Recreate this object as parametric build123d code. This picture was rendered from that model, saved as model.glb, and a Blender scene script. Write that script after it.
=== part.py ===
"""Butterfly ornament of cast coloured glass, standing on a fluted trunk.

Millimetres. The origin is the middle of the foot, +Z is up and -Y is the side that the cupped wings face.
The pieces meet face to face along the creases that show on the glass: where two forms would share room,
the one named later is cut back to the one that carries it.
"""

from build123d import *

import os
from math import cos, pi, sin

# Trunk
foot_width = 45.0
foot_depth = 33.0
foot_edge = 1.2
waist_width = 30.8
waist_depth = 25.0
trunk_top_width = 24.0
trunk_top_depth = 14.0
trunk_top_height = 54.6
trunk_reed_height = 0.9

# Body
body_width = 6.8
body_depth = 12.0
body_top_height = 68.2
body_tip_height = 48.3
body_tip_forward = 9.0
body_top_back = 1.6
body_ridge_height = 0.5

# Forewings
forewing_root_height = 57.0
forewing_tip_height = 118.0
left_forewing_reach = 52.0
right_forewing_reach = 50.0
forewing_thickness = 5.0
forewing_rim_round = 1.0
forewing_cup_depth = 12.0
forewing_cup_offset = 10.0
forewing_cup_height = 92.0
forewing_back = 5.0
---
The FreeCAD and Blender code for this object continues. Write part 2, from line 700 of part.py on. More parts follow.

### What you are asked to do
Everything from the line that contains "Recreate this object" to the line that contains "forewing_back = 5.0" must be transcribed exactly, both end lines included.

### Completed task
Recreate this object as parametric build123d code. This picture was rendered from that model, saved as model.glb, and a Blender scene script. Write that script after it.
=== part.py ===
"""Butterfly ornament of cast coloured glass, standing on a fluted trunk.

Millimetres. The origin is the middle of the foot, +Z is up and -Y is the side that the cupped wings face.
The pieces meet face to face along the creases that show on the glass: where two forms would share room,
the one named later is cut back to the one that carries it.
"""

from build123d import *

import os
from math import cos, pi, sin

# Trunk
foot_width = 45.0
foot_depth = 33.0
foot_edge = 1.2
waist_width = 30.8
waist_depth = 25.0
trunk_top_width = 24.0
trunk_top_depth = 14.0
trunk_top_height = 54.6
trunk_reed_height = 0.9

# Body
body_width = 6.8
body_depth = 12.0
body_top_height = 68.2
body_tip_height = 48.3
body_tip_forward = 9.0
body_top_back = 1.6
body_ridge_height = 0.5

# Forewings
forewing_root_height = 57.0
forewing_tip_height = 118.0
left_forewing_reach = 52.0
right_forewing_reach = 50.0
forewing_thickness = 5.0
forewing_rim_round = 1.0
forewing_cup_depth = 12.0
forewing_cup_offset = 10.0
forewing_cup_height = 92.0
forewing_back = 5.0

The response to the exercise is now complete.